As I write in my LA Times review of The Grand Dark: “If you read Sandman Slim, you know that Kadrey can do hard-boiled like nobodys business, like a Tom Waits ballad in novel form. And you know that he can do plot like hell, a fast-burning, violent and relentless storytelling mode that propels his gentleman loser antiheroes along with great energy, in the face of adversity, beatings and impossible odds.”
Kadrey’s latest tugs on so many timely threads about inequality and automation, forever wars and authoritarianism, environmental degradation and urbanism, all while thundering along like the first-rate adventure novel it is, steeped in so much wickedness that it’s like someone put a cigar and a pint of prison wine in a nutribullet and inked a typewriter ribbon with the resulting slurry.
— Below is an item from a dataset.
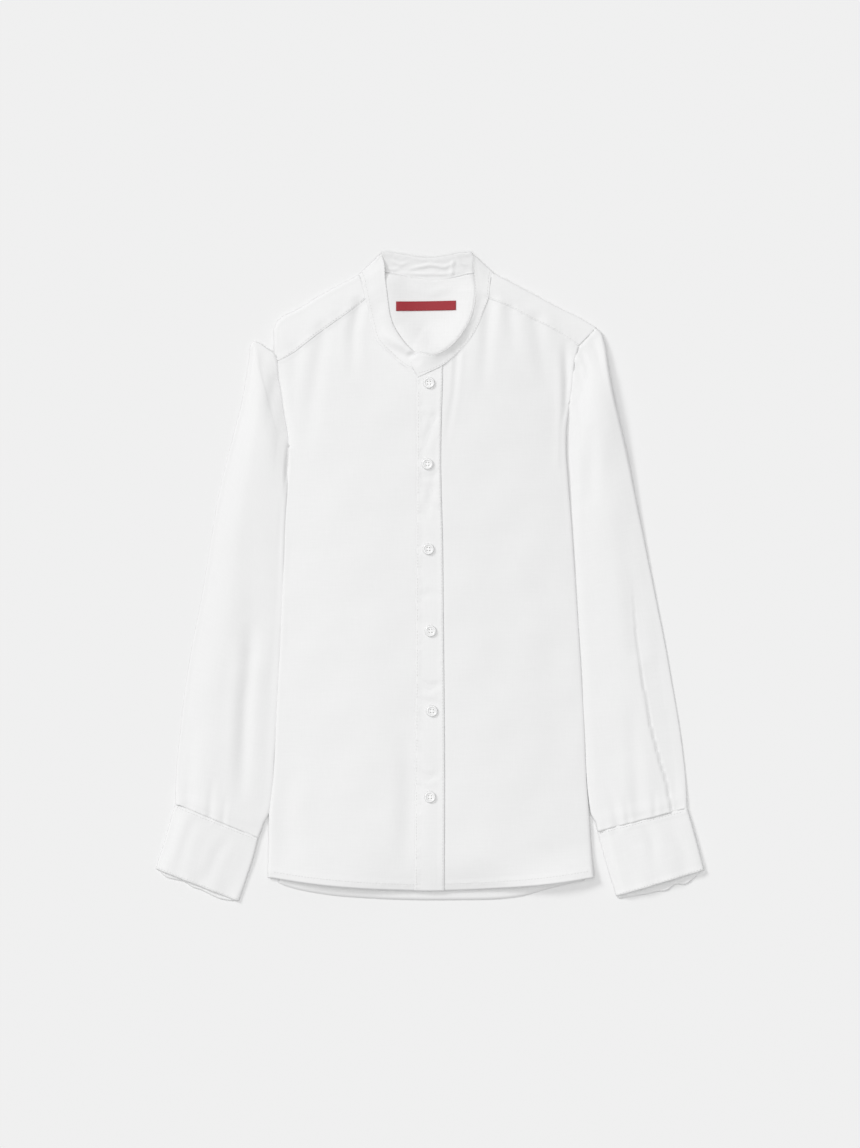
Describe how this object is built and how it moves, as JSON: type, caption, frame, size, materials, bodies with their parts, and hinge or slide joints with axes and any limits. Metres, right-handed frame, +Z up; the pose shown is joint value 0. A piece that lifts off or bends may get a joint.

Largo is a bike courier in the city of Lower Proszawa once the down-at-heels ghetto to High Proszawas stately mansions but now all that remains of Proszawa, practically speaking, ever since the great war reduced High Proszawa to a deadly snarl of plague pits, bomb craters, unexploded ordnance and ruins. The great war is over now, and Lower Proszawa has been reborn, with new fancy neighborhoods springing up alongside the ruins of buildings that were shelled or merely left to rot during the long fight.